What Brooks seems not to realize is that world culture hasn’t stood still over the two decades since he graduated from the University of Chicago. Only his thinking about it has.

Contemporary American culture seems unipolar only if you aren’t paying attention. These days Berliners are talking about Orham Pamuk’s novel Snow — a labyrinthine look at the pressures of Islamic fundamentalism — while our moment’s Truffaut (since you ask) comes with names like Wong Kar-Wai, Alfonso Cuarón, Satoshi Kon and Jafar Panahi. You won’t hear them bemoaning decline.

All well and good. I'm old enough to fall into that trap: there is more of my life behind me than there is in front of me.

But I refuse to be one of those old farts.

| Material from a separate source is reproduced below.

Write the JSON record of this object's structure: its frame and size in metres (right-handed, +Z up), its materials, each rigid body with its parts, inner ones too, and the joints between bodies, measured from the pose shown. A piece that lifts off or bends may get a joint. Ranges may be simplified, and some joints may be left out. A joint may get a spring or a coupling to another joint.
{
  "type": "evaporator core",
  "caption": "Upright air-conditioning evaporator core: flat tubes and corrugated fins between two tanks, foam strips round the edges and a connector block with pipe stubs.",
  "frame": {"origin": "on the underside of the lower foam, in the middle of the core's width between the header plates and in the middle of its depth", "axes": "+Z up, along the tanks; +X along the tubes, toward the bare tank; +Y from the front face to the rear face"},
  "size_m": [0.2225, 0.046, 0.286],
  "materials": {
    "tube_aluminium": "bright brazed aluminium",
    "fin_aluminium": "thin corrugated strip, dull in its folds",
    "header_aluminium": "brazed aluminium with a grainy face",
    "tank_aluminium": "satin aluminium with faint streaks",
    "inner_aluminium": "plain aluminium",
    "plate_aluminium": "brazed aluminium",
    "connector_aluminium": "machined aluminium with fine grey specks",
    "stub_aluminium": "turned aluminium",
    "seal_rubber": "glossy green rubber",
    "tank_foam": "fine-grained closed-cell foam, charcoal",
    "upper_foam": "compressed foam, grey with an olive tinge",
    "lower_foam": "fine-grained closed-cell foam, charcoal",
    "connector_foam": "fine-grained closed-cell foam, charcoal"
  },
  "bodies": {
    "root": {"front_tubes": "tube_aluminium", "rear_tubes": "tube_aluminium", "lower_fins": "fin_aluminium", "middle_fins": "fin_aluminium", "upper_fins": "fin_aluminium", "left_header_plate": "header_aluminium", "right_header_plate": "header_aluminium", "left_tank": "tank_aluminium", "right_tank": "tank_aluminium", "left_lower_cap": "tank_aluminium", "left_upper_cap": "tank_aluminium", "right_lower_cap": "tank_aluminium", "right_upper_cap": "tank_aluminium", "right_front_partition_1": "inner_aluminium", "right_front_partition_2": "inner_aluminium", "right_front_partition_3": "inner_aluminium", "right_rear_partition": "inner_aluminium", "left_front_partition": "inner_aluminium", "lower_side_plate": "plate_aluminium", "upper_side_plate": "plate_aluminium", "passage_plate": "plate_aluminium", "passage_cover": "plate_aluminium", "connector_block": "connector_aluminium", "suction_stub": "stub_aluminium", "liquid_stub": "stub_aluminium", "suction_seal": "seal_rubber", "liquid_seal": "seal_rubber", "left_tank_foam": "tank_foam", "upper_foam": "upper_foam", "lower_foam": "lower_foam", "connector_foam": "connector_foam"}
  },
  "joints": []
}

I always believed that I would grow up to live in the future. I believed it the same way others believed they would grow up and own a fancy house, or a flashy car or have lots of money. I'm always looking for new ideas, new people, new landscapes. Who I am is shaped (but not limited) by where I came from. I value the past but I want to live in the future.

One side-effect of having come this far is that everything I experience does remind me of something else, but so what? That just means I have more perspective (if not more wisdom).

I still look forward to every new day. Like Frankie Valli says, "I thank God I'm alive."